For Year 11 student Talyn, that support has been instrumental in shaping his future direction. “I would love to be a choreographer and being in the different Dance classes has helped me to be exposed to a wide variety of different teachers and styles,” he says. “They all have different ways of choreographing which has been great to learn from.”

That exposure, he explains, has helped him begin developing his own voice. “I’ve been able to take something from each of them to find my own way to dance and choreograph.”

This is perhaps where APGS feels most distinct, not simply in the breadth of its training, but in the way it encourages students to build authorship alongside skill. Students are not only prepared to perform well, but they are also prepared to think independently, create confidently and step into the next stage of their training with a stronger sense of who they are.

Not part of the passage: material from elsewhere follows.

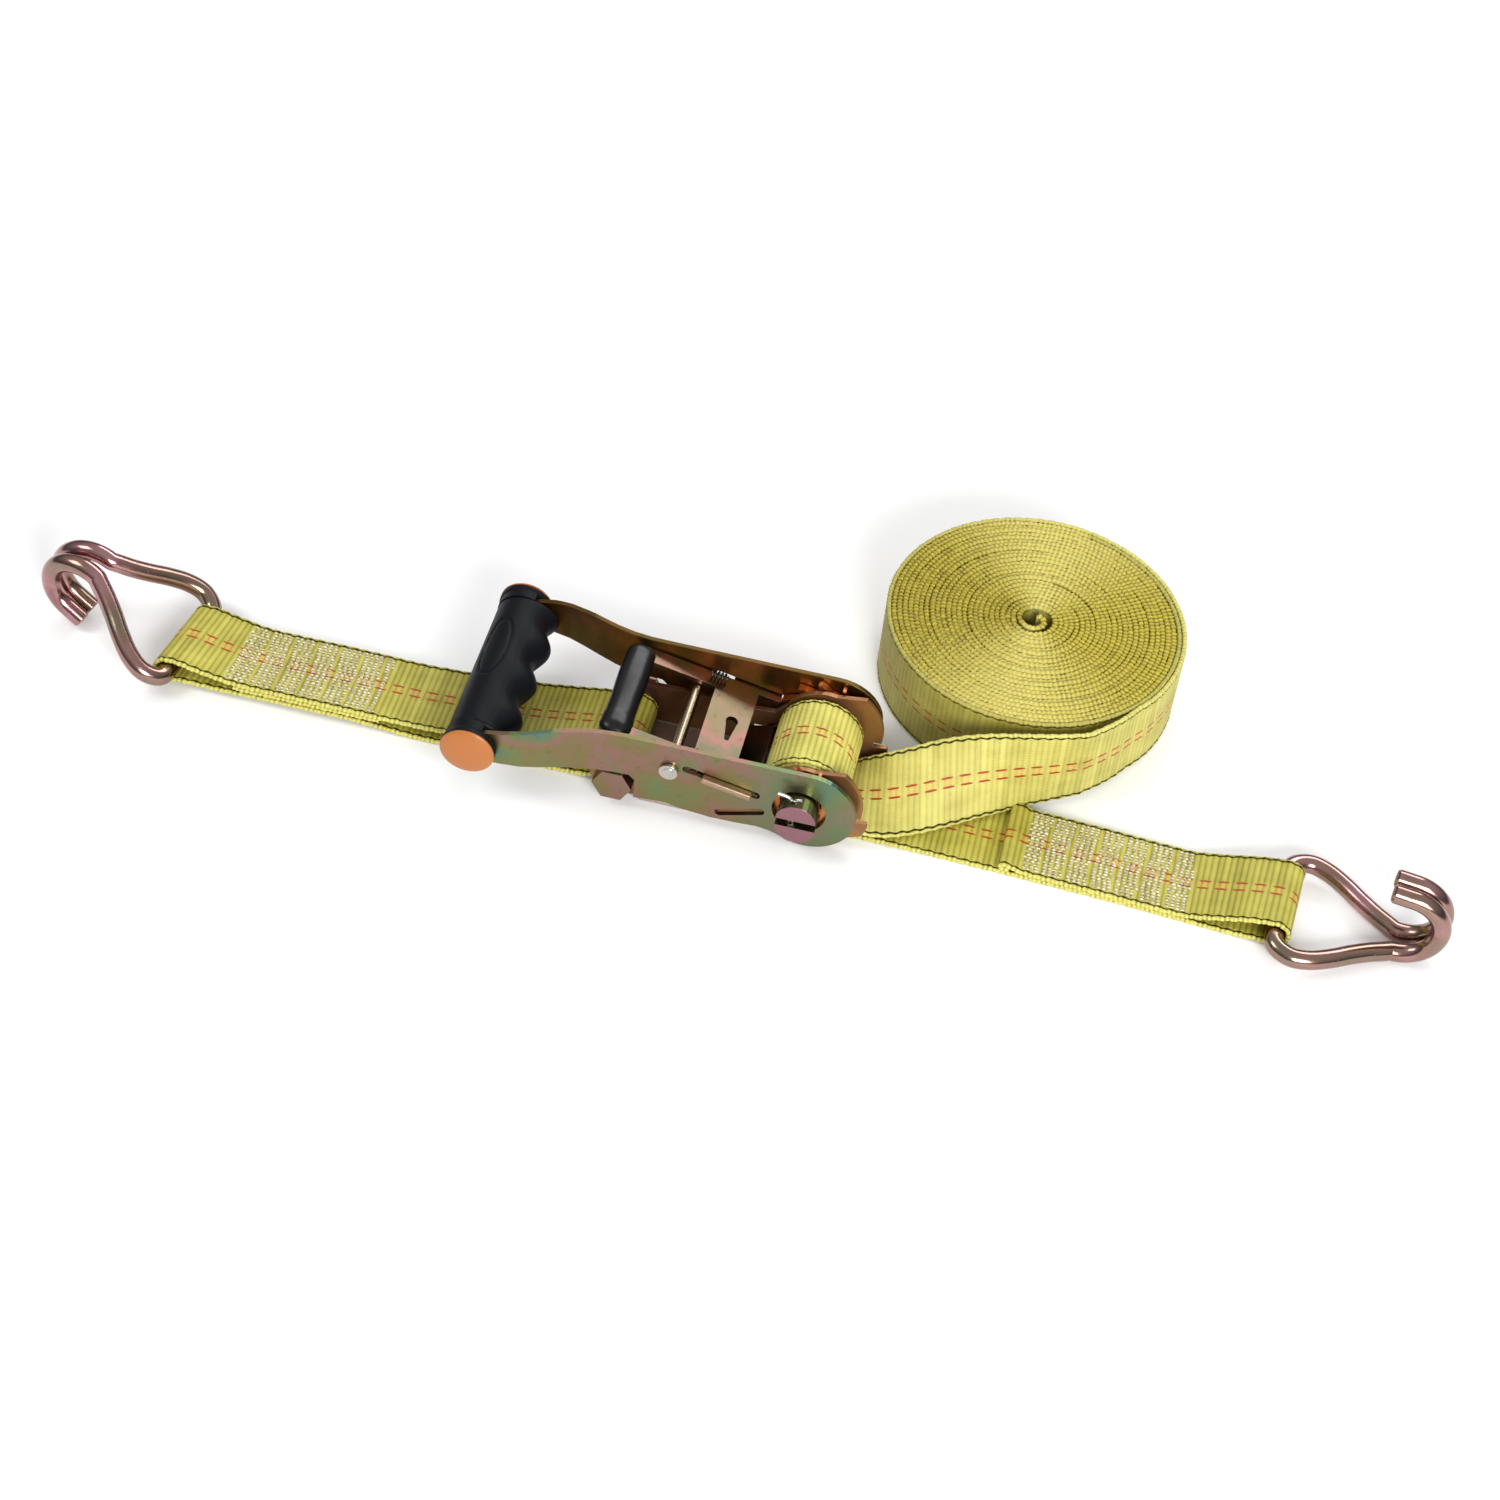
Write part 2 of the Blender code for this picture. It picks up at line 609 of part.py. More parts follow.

For Talyn, that extends beyond dance itself. “Have fun and take chances,” he says. “Explore all the performing arts. Even if you don’t think it’s for you, give it a go. It gives you lots of different options and skills for the rest of your life.”

That spirit of exploration sits at the heart of the APGS model. It is a school that understands that not every student thrives in the same environment, and that excellence does not always look the same. For some, it is academic acceleration. For others, it is finding confidence in a smaller classroom. For many, it is the first time their creativity has been treated not as a distraction from learning, but as the very thing that unlocks it.